— Source material —
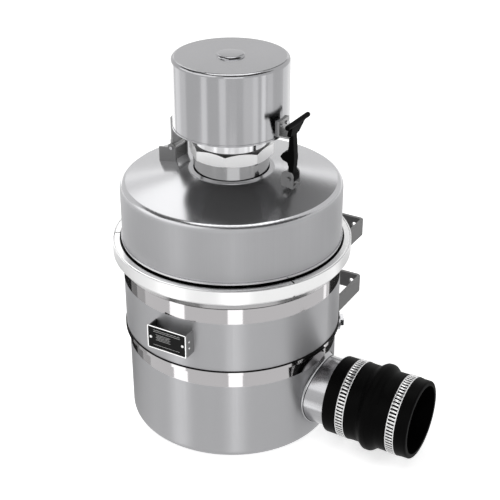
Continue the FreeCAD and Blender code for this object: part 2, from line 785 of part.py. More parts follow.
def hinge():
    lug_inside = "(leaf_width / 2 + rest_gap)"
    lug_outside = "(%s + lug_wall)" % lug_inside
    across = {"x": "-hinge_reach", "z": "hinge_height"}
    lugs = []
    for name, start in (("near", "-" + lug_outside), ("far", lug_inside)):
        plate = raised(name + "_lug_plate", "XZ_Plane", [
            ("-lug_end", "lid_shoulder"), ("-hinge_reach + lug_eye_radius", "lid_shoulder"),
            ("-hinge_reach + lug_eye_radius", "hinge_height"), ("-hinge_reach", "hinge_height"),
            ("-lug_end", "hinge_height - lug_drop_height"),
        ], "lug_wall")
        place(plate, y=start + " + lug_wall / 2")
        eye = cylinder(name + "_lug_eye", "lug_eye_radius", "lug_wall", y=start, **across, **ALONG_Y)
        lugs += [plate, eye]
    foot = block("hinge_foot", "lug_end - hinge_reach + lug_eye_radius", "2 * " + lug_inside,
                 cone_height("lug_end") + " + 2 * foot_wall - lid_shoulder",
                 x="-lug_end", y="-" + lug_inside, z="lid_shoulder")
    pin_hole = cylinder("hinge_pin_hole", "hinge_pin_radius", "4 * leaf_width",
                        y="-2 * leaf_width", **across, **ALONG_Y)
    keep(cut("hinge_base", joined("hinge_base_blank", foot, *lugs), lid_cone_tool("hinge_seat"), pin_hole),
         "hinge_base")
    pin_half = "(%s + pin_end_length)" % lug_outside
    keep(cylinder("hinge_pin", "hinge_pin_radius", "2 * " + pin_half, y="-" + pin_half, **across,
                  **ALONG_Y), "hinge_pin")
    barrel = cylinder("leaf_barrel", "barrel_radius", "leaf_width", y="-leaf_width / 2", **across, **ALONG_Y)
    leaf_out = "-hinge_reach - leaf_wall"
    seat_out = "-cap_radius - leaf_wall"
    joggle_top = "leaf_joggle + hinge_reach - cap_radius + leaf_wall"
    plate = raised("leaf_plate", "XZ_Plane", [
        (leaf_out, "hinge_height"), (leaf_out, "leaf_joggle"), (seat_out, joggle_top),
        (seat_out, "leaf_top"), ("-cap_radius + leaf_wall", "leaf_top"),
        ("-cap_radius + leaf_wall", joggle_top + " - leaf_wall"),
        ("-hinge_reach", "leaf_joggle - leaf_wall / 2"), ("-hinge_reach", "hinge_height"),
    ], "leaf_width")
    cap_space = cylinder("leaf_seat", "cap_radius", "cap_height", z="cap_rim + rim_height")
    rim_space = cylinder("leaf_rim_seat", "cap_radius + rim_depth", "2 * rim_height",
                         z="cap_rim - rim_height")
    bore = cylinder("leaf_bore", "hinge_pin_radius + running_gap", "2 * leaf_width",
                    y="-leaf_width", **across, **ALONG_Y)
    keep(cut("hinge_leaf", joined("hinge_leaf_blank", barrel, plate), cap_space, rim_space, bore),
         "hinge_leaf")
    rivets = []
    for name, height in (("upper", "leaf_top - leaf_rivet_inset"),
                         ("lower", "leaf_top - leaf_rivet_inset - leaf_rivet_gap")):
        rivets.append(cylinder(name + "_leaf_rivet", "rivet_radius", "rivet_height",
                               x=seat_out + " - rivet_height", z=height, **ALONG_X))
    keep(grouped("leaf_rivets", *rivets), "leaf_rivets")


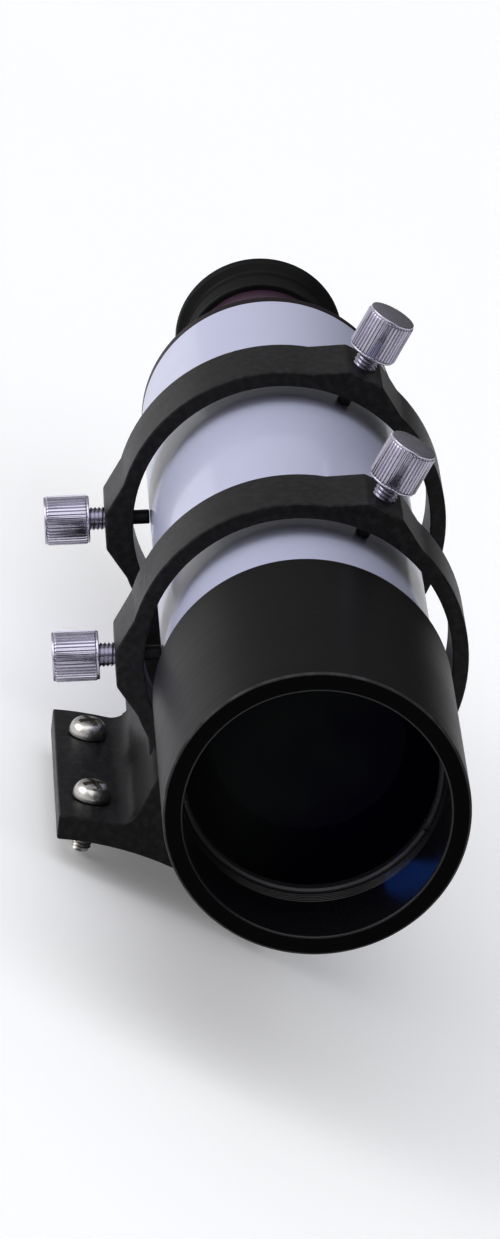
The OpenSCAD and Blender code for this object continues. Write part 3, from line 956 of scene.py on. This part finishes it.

* * *

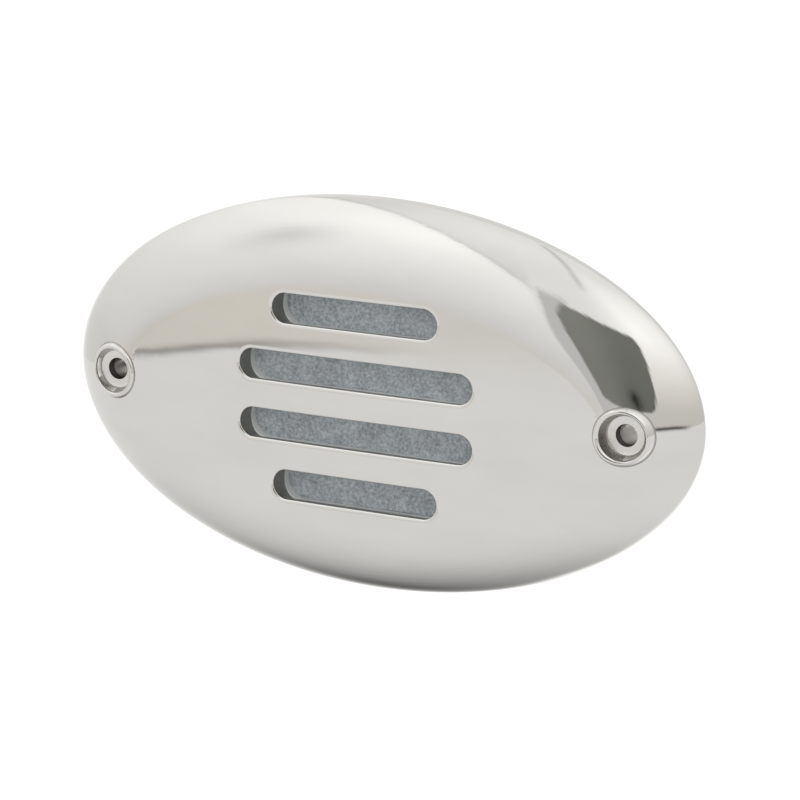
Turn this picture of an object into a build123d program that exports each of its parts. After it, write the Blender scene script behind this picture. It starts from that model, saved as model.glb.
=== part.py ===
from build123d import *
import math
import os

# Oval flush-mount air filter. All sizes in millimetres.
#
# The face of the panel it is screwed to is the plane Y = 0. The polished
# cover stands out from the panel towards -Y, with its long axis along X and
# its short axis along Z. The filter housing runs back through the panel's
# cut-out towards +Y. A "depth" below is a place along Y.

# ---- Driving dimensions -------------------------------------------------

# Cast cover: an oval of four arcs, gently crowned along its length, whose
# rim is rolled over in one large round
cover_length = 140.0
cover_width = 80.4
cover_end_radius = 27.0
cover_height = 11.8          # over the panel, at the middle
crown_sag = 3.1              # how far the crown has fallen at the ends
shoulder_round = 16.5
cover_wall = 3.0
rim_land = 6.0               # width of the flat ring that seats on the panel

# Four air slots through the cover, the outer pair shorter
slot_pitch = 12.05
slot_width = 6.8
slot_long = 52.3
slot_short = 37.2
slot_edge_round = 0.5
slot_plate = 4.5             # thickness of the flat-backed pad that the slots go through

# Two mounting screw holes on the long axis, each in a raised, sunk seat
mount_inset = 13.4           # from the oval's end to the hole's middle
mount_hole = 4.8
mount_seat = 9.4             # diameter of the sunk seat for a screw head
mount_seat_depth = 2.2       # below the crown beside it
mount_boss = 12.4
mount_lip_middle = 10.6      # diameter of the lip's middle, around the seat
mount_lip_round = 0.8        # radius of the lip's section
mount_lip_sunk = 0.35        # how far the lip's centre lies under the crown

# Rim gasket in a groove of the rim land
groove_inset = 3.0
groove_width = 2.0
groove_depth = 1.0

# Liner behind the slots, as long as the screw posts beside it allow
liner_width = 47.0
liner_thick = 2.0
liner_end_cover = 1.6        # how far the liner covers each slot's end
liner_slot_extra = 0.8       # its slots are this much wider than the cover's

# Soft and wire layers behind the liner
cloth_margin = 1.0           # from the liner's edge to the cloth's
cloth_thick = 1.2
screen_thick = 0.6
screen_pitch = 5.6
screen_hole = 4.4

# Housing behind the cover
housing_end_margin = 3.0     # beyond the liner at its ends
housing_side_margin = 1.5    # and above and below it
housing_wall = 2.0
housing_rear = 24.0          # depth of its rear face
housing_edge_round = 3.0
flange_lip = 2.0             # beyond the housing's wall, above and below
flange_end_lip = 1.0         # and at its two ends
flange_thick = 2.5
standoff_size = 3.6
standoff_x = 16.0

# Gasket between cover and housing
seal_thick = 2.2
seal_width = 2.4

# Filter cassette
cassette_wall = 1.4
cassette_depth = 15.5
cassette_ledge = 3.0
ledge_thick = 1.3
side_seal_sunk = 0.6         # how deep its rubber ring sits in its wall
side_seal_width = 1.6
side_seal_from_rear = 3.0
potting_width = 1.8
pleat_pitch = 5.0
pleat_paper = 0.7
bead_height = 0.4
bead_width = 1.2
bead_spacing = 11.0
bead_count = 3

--

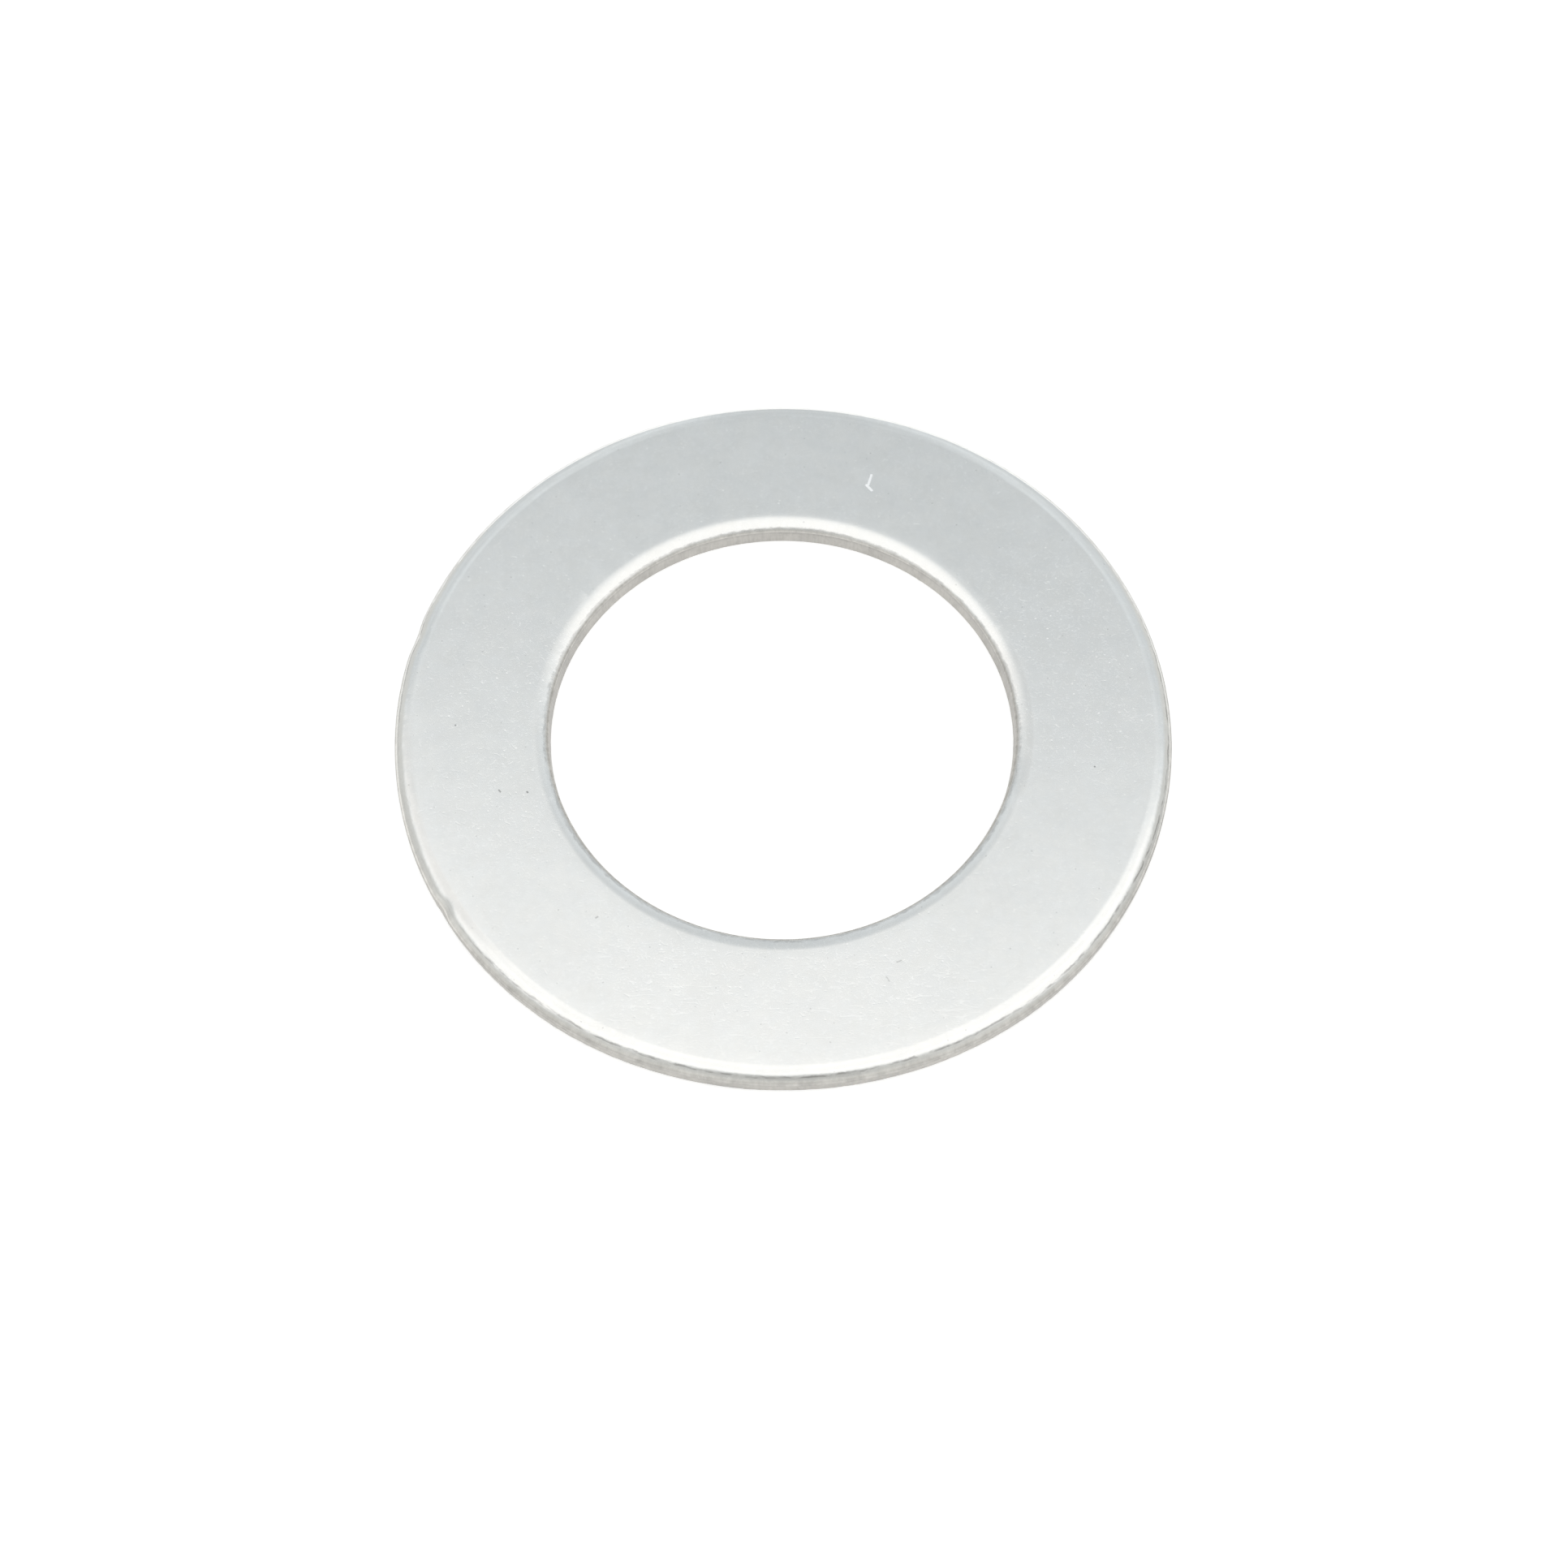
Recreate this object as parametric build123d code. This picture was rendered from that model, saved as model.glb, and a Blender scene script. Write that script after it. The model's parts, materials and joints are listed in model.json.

— Problem requirements —
Repeat the span of lines that opens with the line holding "Turn this picture" and closes with the line holding "# ---- Driving", exactly as it stands.

— Response below —
Turn this picture of an object into a build123d program that exports each of its parts. After it, write the Blender scene script behind this picture. It starts from that model, saved as model.glb.
=== part.py ===
from build123d import *
import math
import os

# Oval flush-mount air filter. All sizes in millimetres.
#
# The face of the panel it is screwed to is the plane Y = 0. The polished
# cover stands out from the panel towards -Y, with its long axis along X and
# its short axis along Z. The filter housing runs back through the panel's
# cut-out towards +Y. A "depth" below is a place along Y.

# ---- Driving dimensions -------------------------------------------------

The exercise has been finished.